Pradhan’s team are starting with Salmonella, because it has more than 2,500 serovars, all of which have highly variable characteristics. How resistant a pathogen is to heat stress or antimicrobials, how infectious it is and how quickly it grows and spreads are all characteristics of the pathogen that can be partially explained by genomic data.

“The idea is to connect that genetic information with the characteristics of the pathogen to bridge the gap between the genes and the food safety aspects for consumers,” said Pradhan. “If we can use machine learning tools to understand the linkages between genotypes and phenotypes, based upon that we can determine which serovars are the most concerning so that we can focus our experimental work on those types and further strengthen our models to create a risk assessment that provides a more robust and complete picture of the risk for risk mitigation.”

Using Online Data To Detect Safety Issues

The U.S. has a robust regulatory and oversight system to identify foodborne threats. In 2019, researchers led by Adyasha Maharana of the Department of Biomedical Informatics and Medical Education, University of Washington, wanted to see if online consumer reviews might contain safety clues that could identify unsafe food products before official inspections or recalls occurred. They created a database linking Amazon food and grocery product reviews to product recall data from the FDA, and analyzed more than 1 million Amazon reviews featuring words like “sick,” “ill” and “foul.” The results showed that only 0.4% of the Amazon reviews containing those words were for recalled products.

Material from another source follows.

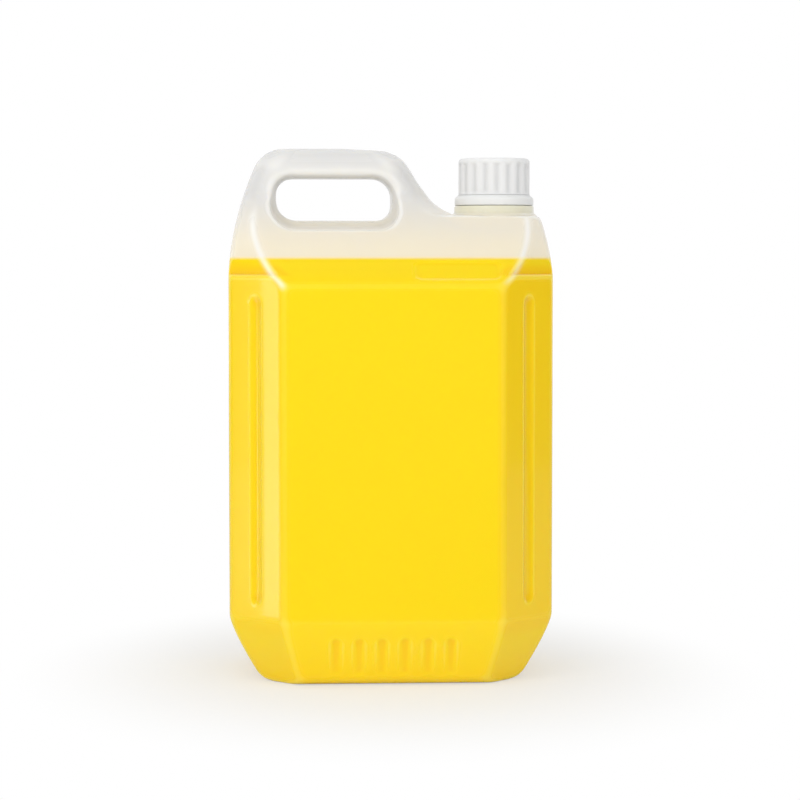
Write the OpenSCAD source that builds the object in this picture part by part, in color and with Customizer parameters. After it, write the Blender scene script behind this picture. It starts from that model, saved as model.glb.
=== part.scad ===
// Five-litre blow-moulded jug with a through handle, its liquid and its screw closure.
// Origin: centre of the base, on the surface it stands on. Front faces -Y, handle to -X.

/* [Body] */
// Width of the body, side to side
body_w = 180; // [170:1:190]
// Depth of the body, front to back
body_d = 139; // [130:1:148]
// How much of each plan corner is cut off at 45 degrees
corner_cut = 30; // [24:1:34]
// Softness of the ridges between front, corner facets and sides
ridge_round = 3; // [2:0.5:8]
// Wall thickness of the moulding
wall = 1; // [0.8:0.1:1.4]

/* [Base] */
// Height at which the walls start to draw in towards the base
taper_h = 36; // [30:1:42]
// How far each side draws in at the base
taper_x = 18; // [14:1:21]
// How far front and back draw in at the base
taper_y = 12; // [9:1:15]
// Radius of the bottom edge
base_edge_r = 5; // [3:0.5:6]
// Depth of the recess inside the standing ring
base_recess = 2.5; // [1.5:0.5:4]
// Width of the flat standing ring
ring_w = 10; // [8:1:14]

/* [Facets] */
// Width of the groove in each corner facet
groove_w = 8.8; // [6:0.2:11]
// Depth of the groove in each corner facet
groove_depth = 1.5; // [0.8:0.1:2]
// Lower end of the facet grooves
groove_z0 = 44.5; // [42:0.5:70]
// Upper end of the facet grooves
groove_z1 = 213.9; // [180:0.5:215]
// Number of flutes on the front and the back of the taper
flute_n = 6; // [2:1:8]
// Spacing of the flutes
flute_pitch = 12.6; // [10:0.2:14]
// Radius of a flute
flute_r = 4.2; // [3.4:0.1:4.6]
// Depth of a flute at its rounded upper end
flute_depth = 1.3; // [0.8:0.1:1.6]
// Height of the flutes' upper end
flute_top_z = 27.5; // [24:0.5:29]

/* [Shoulder] */
// Height of the crease between the front panel and the shoulder
shoulder_z = 220; // [210:1:226]
// Height of the ledge that tops each corner facet, above the crease
ledge_rise = 4.8; // [3:0.2:7]
// Width of that ledge
ledge_in = 2; // [1:0.2:3]
// Height of the platform that carries the neck
platform_z = 258.2; // [252:0.2:266]
// Depth of the platform, front to back
platform_d = 51; // [49:1:56]
// Distance of the platform's right-hand edge from the side of the body
platform_in = 5.5; // [3:0.5:6.5]
// Sunk date field on the front of the shoulder: width and height
field_w = 45.5; // [30:0.5:50]
field_h = 13.5; // [8:0.5:16]
// Distance of the middle of the date field from the right-hand side of the body
field_in = 54.8; // [50:0.2:62]
// Height of the middle of the date field above the crease
field_rise = 7.6; // [7:0.2:12]
// Depth of the date field
field_depth = 0.4; // [0.2:0.1:0.5]

/* [Handle] */
// Overall height of the jug
top_z = 296.2; // [292:0.2:304]
// Thickness of the handle, front to back
handle_d = 30; // [26:1:34]
// Length of the finger hole
hole_l = 65; // [58:1:68]
// Height of the finger hole
hole_h = 23.6; // [20:0.2:26]
// Distance of the finger hole from the left-hand side of the body
hole_in = 26.5; // [24.5:0.5:28.5]
// Height of the bottom of the hole above the platform, negative when below it
hole_drop = -2.6; // [-4:0.2:0]
// Corner radius of the finger hole
hole_r = 10.5; // [8:0.5:11.5]
// Radius of the handle's long upper edges
grip_r = 12; // [8:1:13]

/* [Neck] */
// Distance of the neck's axis from the right-hand side of the body
neck_in = 29.7; // [28.5:0.1:30]
// How far the neck's collar stands out beyond the tamper band
collar_over = 0.35; // [0:0.05:0.6]
// Height of the collar above the platform
collar_h = 5.6; // [4:0.2:6]
// Wall thickness of the neck
neck_wall = 1.7; // [1.4:0.1:2.8]
// Room for the thread between the neck and the inside of the cap
thread_room = 1.55; // [1.3:0.05:1.9]
// Height of the neck's rim above the platform
neck_h = 29.6; // [28:0.2:32]
// How far the bead that holds the tamper band lies within the outside of the cap
bead_in = 0.4; // [0.3:0.05:0.6]
// Clearance between that bead and the tamper band
bead_clear = 0.3; // [0.2:0.05:0.4]

/* [Closure] */
// Diameter of the cap over its ribs
cap_dia = 40.4; // [40:0.1:41.2]
// Wall thickness of the cap's skirt over its ribs
cap_wall = 1.25; // [1.1:0.05:1.5]
// Height of the cap
cap_h = 20.6; // [19.6:0.2:21.2]
// Thickness of the cap's top
cap_top = 1.5; // [1.2:0.1:2]
// Number of grip grooves round the cap
rib_n = 18; // [12:1:24]
// Depth of the grip grooves
rib_depth = 0.5; // [0.3:0.05:0.55]
// Thickness of the foam liner
liner_t = 1.5; // [1:0.1:2]
// Gap between cap and tamper band, closed only by the bridges
band_gap = 0.3; // [0.2:0.05:0.6]
// How far the tamper band flares out beyond the cap
band_flare = 2.15; // [1.8:0.05:2.4]
// Height of the tamper band
band_h = 5.6; // [5:0.1:6]
// Number of breakable bridges on the band
bridge_n = 8; // [4:1:12]

/* [Contents] */
// Height of the liquid's surface
fill_z = 234.3; // [200:0.5:240]
// Clearance between liquid and wall
fill_gap = 0.3; // [0.2:0.1:0.5]

/* [Hidden] */
$fn = 64;
half_w = body_w / 2;
half_d = body_d / 2;
facet_sum = half_w + half_d - corner_cut;
ledge_z = shoulder_z + ledge_rise;
// the shoulder narrows in depth by this much for each millimetre of height
slope = (half_d - platform_d / 2) / (platform_z - shoulder_z);
slope_angle = atan(slope);
crease_soft = 1.2;
grip_soft = 2.2;
// powers of the curves by which the walls draw in towards the base
side_power = 1.26;
depth_power = 1.2;
// radius at the top of the handle's left-hand end
crown_r = 10;
// plan corners of the handle are cut by this much
grip_cut = 9;
// the sides lean in above the shoulder along a parabola
lean = 0.0033;
corner_steps = 3;
platform_x = half_w - platform_in;
neck_x = half_w - neck_in;
field_x = half_w - field_in;
hole_x = hole_in + hole_l / 2 - half_w;
hole_z = platform_z + hole_drop + hole_h / 2;
cap_bore = cap_dia - 2 * cap_wall;
neck_dia = cap_bore - 2 * thread_room;
bore_dia = neck_dia - 2 * neck_wall;
bead_dia = cap_dia - 2 * bead_in;
band_dia = cap_dia + 2 * band_flare;
collar_dia = band_dia + 2 * collar_over;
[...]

The researchers also found synonyms for terms linked to FDA recalls in 20,000 reviews, although those products were still on the market. The researchers concluded that this “might suggest that many more products should have been recalled or investigated” and note their work could be used to aid regulators in determining which items to investigate.

A similar project, Google’s machine-learning algorithm FINDER (Food-borne Illness Detector in Real Time), uses search and location logs to identify restaurants that could be making people sick in real time. FINDER pulls data from people’s Google search queries for terms or symptoms that suggest they may have food poisoning. It then matches that information to Google location data logs to figure out which restaurants those individuals may have visited.

They tested this approach in Las Vegas and Chicago for four months in each city. The data analysis application helped food inspectors find 25% more unsafe restaurants compared to the previously used inspection method.

Neither of these case studies suggests regulators should do away with their more established procedures. However, combining this type of data analysis with existing strategies could further enhance safety.

Reducing Food Fraud

Many of today’s consumers want to know that the food they are eating comes from organic farms or was otherwise produced to certain standards. That’s why many restaurants now list which supply chain partners they use for specific menu items. This type of data reporting and sharing also offers improved food traceability. Having accurate information about where a food or beverage originated makes it easier to address and track problems when they do occur.

End-to-end traceability and real-time monitoring technologies continue to evolve, bringing new, more powerful tools that help providers at every link of the farm to table chain identify loss, theft and potential safety issues.

At the University of Adelaide, researchers improved upon current methods of detecting wine fraud by combining fluorescence spectroscopy and machine learning to determine a beverage’s molecular fingerprint. The team looked at Cabernet Sauvignon from three different wine regions. They found that their method could correctly authenticate the geographic origins of wine with 100% accuracy.

It is impossible to remove all food and beverage safety risks from the supply chain. However, successful applications of data analysis that help keep people safer are undoubtedly steps in the right direction. As more companies in the food and beverage industry adopt new data analysis tools, other interesting possibilities will become apparent. Even as things stand, the applications are full of promise.